§ **THE EXERCISE**: Going from the top of the data below, give again each line through the one containing "const rightMouthRound = 4.5;", both ends kept.

§ **GIVEN INFORMATION**:

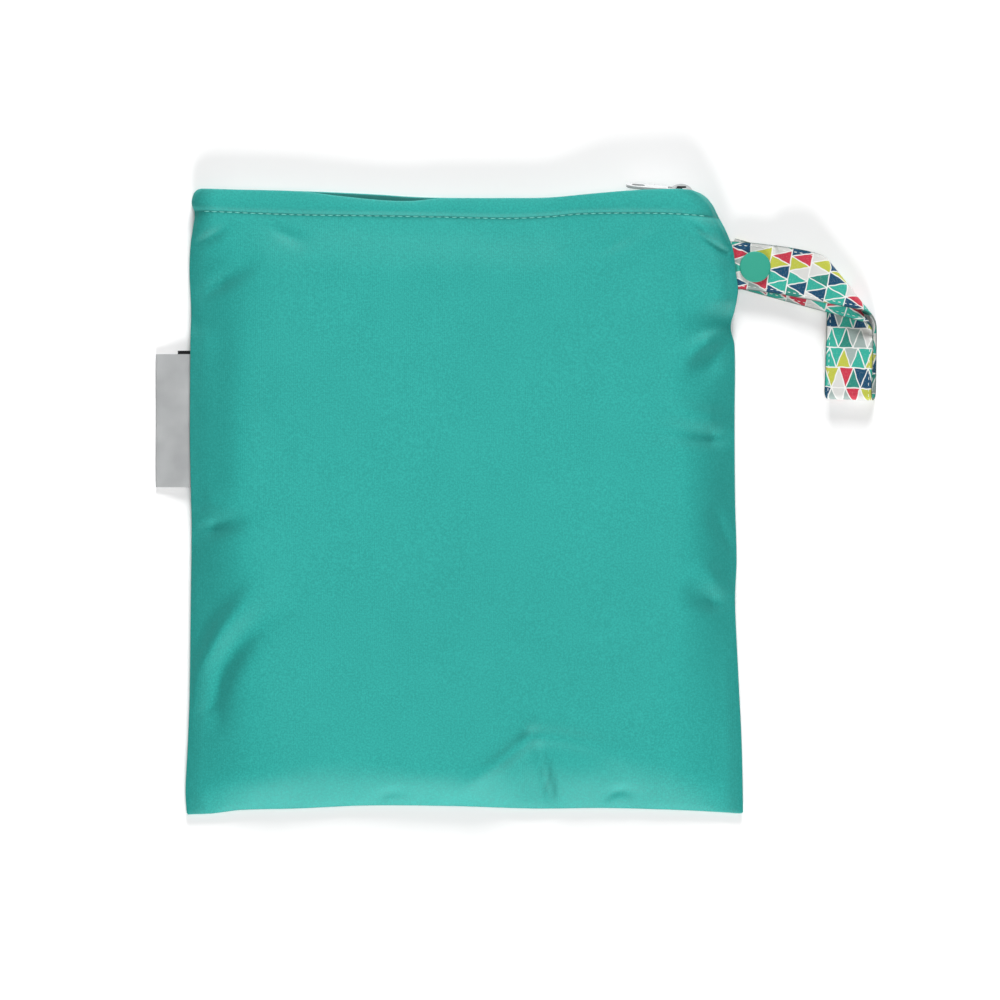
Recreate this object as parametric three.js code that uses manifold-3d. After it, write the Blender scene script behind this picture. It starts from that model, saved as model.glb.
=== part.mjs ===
// A small zipped wet bag of soft knit, lying flat: two sewn panels with a
// hemmed mouth, a coil zip recessed in the mouth, a printed loop strap with a
// press snap, and a care label in the left seam.
// Millimetres, +Z up, +Y towards the mouth. The origin lies under the middle of
// the pouch, on the face that it rests on.
import * as THREE from 'three';
import { mergeVertices } from 'three/addons/utils/BufferGeometryUtils.js';
import Module from 'manifold-3d';

const wasm = await Module();
wasm.setup();

// Pouch
const pouchWidth = 220;
const pouchHeight = 248;
const clothThickness = 1;
const pocketDepth = 9;
const leftRamp = 34;
const rightRamp = 26;
const bottomRamp = 24;
const mouthRamp = 24;
const pieceGap = 0.3;

// Hem round the mouth
const hemThickness = 1.3;
const hemDepth = 10;
const hemPuff = 0.5;
const stitchGroove = 0.4;
const leftMouthRound = 9;
const rightMouthRound = 4.5;

// Zip
const chainWidth = 5;
const chainSplit = 0.3;
const coilHeight = 1.7;
const tapeThickness = 0.5;
const tapeDepth = 10;
const tapeClearance = 0.55;
const zipLeftInset = 10;
const zipRightInset = 5.5;
const mouthOpening = chainWidth + 2 * pieceGap;
const chainSpread = 0.85;
const spreadLength = 3.5;

// Zip slider and pull
const sliderInset = 24.2;
const sliderX = pouchWidth / 2 - sliderInset;
const sliderTail = 5.8;
const sliderFront = 5.6;
const plateThickness = 0.9;
const flangeThickness = 0.7;
const neckWidth = 1.4;
const neckTip = 1.5;
const neckEnd = 5;
const archLength = 9.6;
const archHeight = 3.7;
const archWidth = 1.8;
const archWindowLength = 4.4;
const archWindowHeight = 2.8;
const pullLength = 22;
const pullWidth = 7;
const pullThickness = 1.1;
const pullEyeWidth = 5.2;
const pullTilt = 15;
const pullRise = 4.9;
const pullReach = 24;
const mouthEasing = 32;

// Strap
const strapWidth = 19;
const strapThickness = 1;
const strapBelowMouth = 30.2;
const strapSeamY = pouchHeight / 2 - strapBelowMouth;
const strapSewnIn = 5;
const strapSeamRise = 0.6;
const strapReach = 37.7;
const strapDrop = 5.1;
const strapHang = 44.5;
const strapHeading = -11.4;
const freeEndHeading = -15.3;
const hangHeading = THREE.MathUtils.degToRad(-91);
const innerFoldX = 3.55;
const innerFoldY = -4.4;
const foldRadius = 4.2;
const innerFoldRadius = 2.2;
const loopRadius = 3;
const strapPush = 1.7;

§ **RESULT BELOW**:
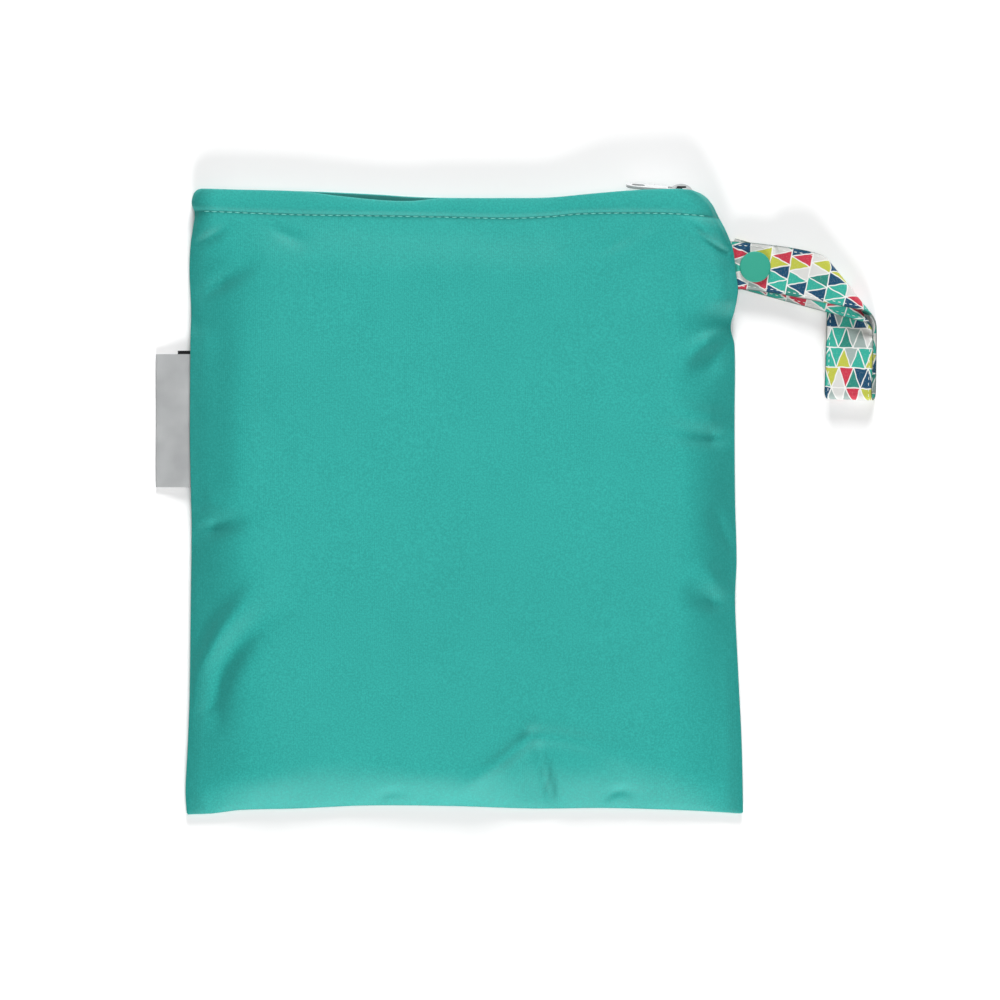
Recreate this object as parametric three.js code that uses manifold-3d. After it, write the Blender scene script behind this picture. It starts from that model, saved as model.glb.
=== part.mjs ===
// A small zipped wet bag of soft knit, lying flat: two sewn panels with a
// hemmed mouth, a coil zip recessed in the mouth, a printed loop strap with a
// press snap, and a care label in the left seam.
// Millimetres, +Z up, +Y towards the mouth. The origin lies under the middle of
// the pouch, on the face that it rests on.
import * as THREE from 'three';
import { mergeVertices } from 'three/addons/utils/BufferGeometryUtils.js';
import Module from 'manifold-3d';

const wasm = await Module();
wasm.setup();

// Pouch
const pouchWidth = 220;
const pouchHeight = 248;
const clothThickness = 1;
const pocketDepth = 9;
const leftRamp = 34;
const rightRamp = 26;
const bottomRamp = 24;
const mouthRamp = 24;
const pieceGap = 0.3;

// Hem round the mouth
const hemThickness = 1.3;
const hemDepth = 10;
const hemPuff = 0.5;
const stitchGroove = 0.4;
const leftMouthRound = 9;
const rightMouthRound = 4.5;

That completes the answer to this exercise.